Kavanaugh was joined in the majority opinion by Chief Justice John Roberts and justices Samuel Alito, Stephen Breyer, Sonia Sotomayor, Elena Kagan, and Ruth Bader Ginsburg.

Kavanaugh wrote that the removal of Wright from the jury, taken alone, might not have been enough to overturn the conviction. But along with the remarkable history of the case — including Evans’ strikes of nearly every black prospective juror in Flowers’ six trials and asking them far more questions — the court concluded that Evans’ strike of Wright was influenced by race.

Therefore, he wrote, it was unconstitutional.

“Our review of the history of the prosecutor’s peremptory strikes in Flowers’ first four trials strongly supports the conclusion that his use of peremptory strikes in Flowers’ sixth trial was motivated in substantial part by discriminatory intent,” Kavanaugh wrote.

“Stretching across Flowers’ first four trials, the State employed its peremptory strikes to remove as many black prospective jurors as possible. The State appeared to proceed as if Batson had never been decided.

“The State’s relentless, determined effort to rid the jury of black individuals strongly suggests that the State wanted to try Flowers before a jury with as few black jurors as possible, and ideally before an all-white jury.”

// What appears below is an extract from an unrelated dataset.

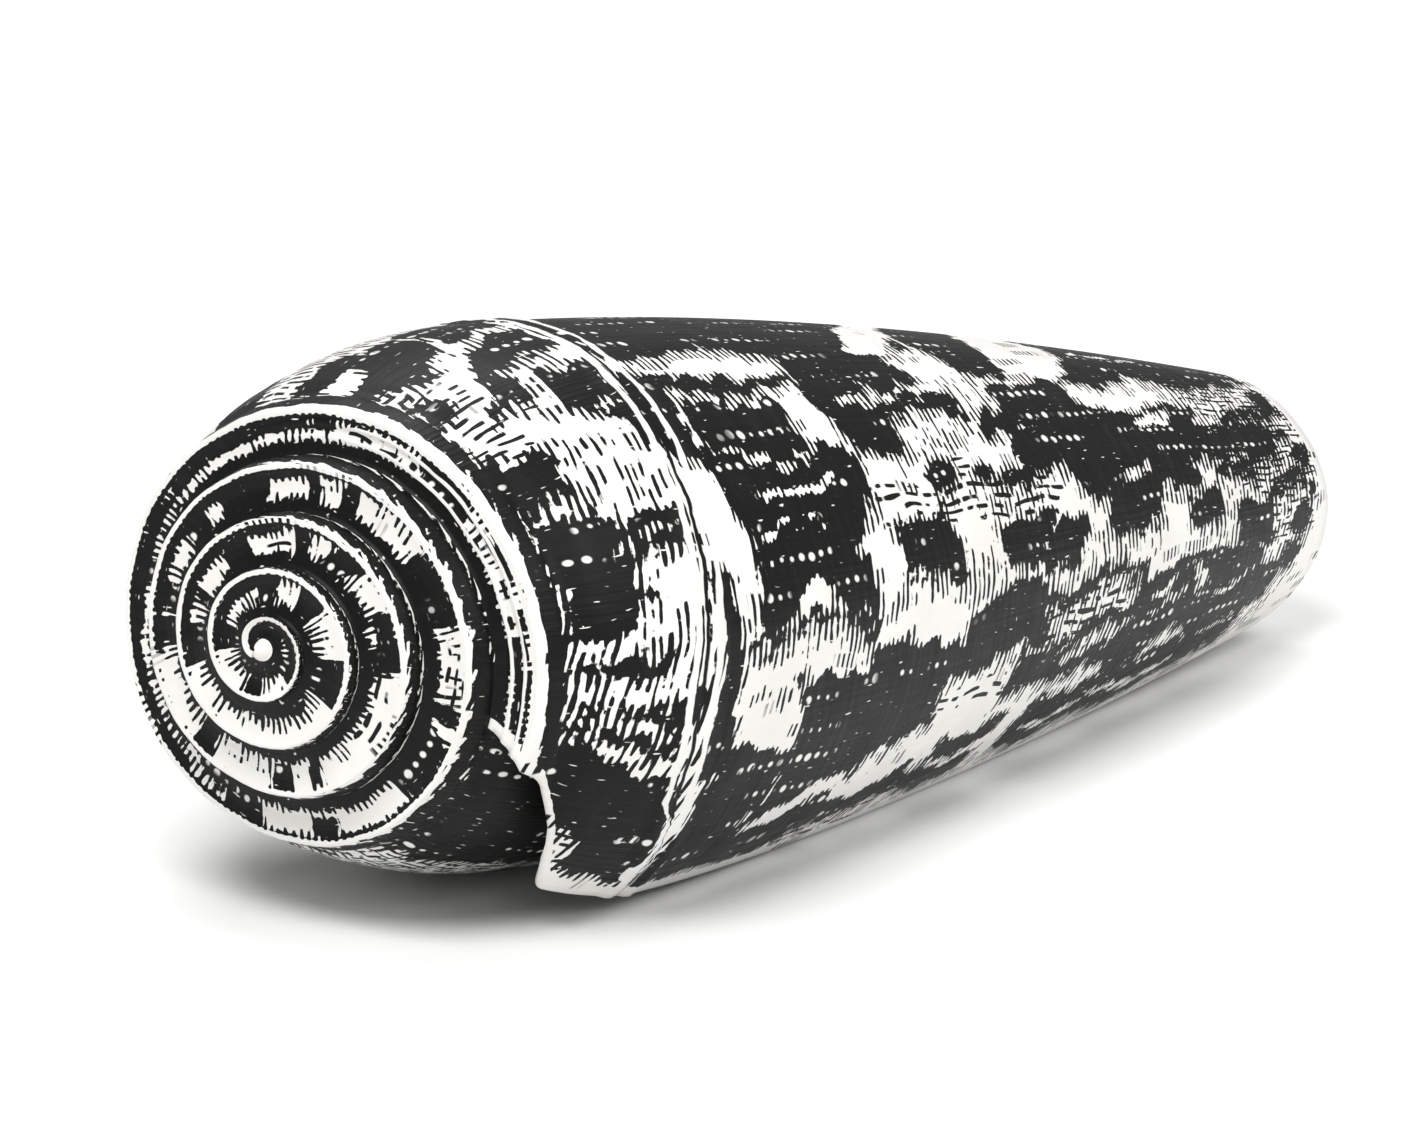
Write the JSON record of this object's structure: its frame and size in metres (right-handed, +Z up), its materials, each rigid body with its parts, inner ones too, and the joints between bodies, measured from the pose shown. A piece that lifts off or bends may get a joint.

The majority cut across ideological lines. Alito, one of the court’s most conservative justices, not only joined the majority decision but wrote a concurring opinion. Justice Clarence Thomas, the only African-American on the court, dissented in the case, joined in part by Neil Gorsuch. When the case was argued before the court in March, Thomas asked a question, the first from him in three years.

In his dissent, Thomas wrote that the court should have never taken the case let alone overturned it. He said the majority has proceeded to “second-guess the factual findings of two different courts on matters wholly collateral to the merits of the conviction.”

Moreover, Flowers presented no evidence of purposeful race discrimination by Evans, Thomas wrote. He also said the African-Americans struck from the jury pool were a “race-neutral” decision.

Thomas also harshly suggested media attention to the matter may have played a role in swaying the opinion of the majority. “Any appearance that this Court gives closer scrutiny to cases with significant media attention will only exacerbate these problems and undermine the fairness of criminal trials,” Thomas wrote.

The Supreme Court’s ruling will set off a chain of events, though not one that’s guaranteed to end in Flowers’ freedom. And it portends no further penalty for Evans, though this is the third time a court has ruled that he discriminated in jury selection in Flowers’ case.

In the weeks ahead, an order erasing Flowers’ four capital sentences will make its way to the Mississippi Department of Corrections. Once it does, Flowers will be moved off death row and out of Mississippi’s notorious Parchman prison.

He’ll likely be transferred to the county jail near Winona, where the crime took place in 1996. He’ll be held in pretrial detention, since the four murder indictments handed down years ago by a local grand jury still stand against him.

Flowers’ lawyers can ask for their client to be released on bail, but Evans can oppose it and the judge, likely to still be Joey Loper, can deny it. Bail is granted so rarely in capital cases in Mississippi that Flowers’ lawyers may not even request it; they haven’t always in the past.

The most important question, of course, is whether Evans will try Flowers a seventh time. The answer to that may take months to become clear and is almost entirely up to Evans himself. He told In the Dark reporters in January that a seventh trial is a possibility. But Evans has other options too: He can offer Flowers one of a range of plea deals or he can ask for the charges against Flowers to be dismissed entirely. If the charges are dropped, Flowers would be released.

Evans will soon hear from Flowers’ lawyers, who are likely to try to dissuade him from pressing ahead with a trial and may file a motion asking Judge Loper to remove Evans from the case altogether. Evans may also receive guidance from the Mississippi Attorney General’s Office, which drew bewilderment from Supreme Court Justice Samuel Alito for not having intervened in the case earlier.

Evans has said nothing publicly to indicate that he has concerns about the strength of the state’s case against Curtis Flowers or his own ability to try it. In the Dark reporters asked him in January if he thought the prosecution, which has stretched over 23 years, might benefit from a fresh perspective.

“No,” Evans said. “They’ve had numerous different juries that all agree.”

Meanwhile, the prospect of a seventh trial was on the mind of at least one Supreme Court justice. At the end of his dissenting opinion, Thomas wrote, “If the Court’s opinion today has a redeeming quality, it is this: The State is perfectly free to convict Curtis Flowers again.”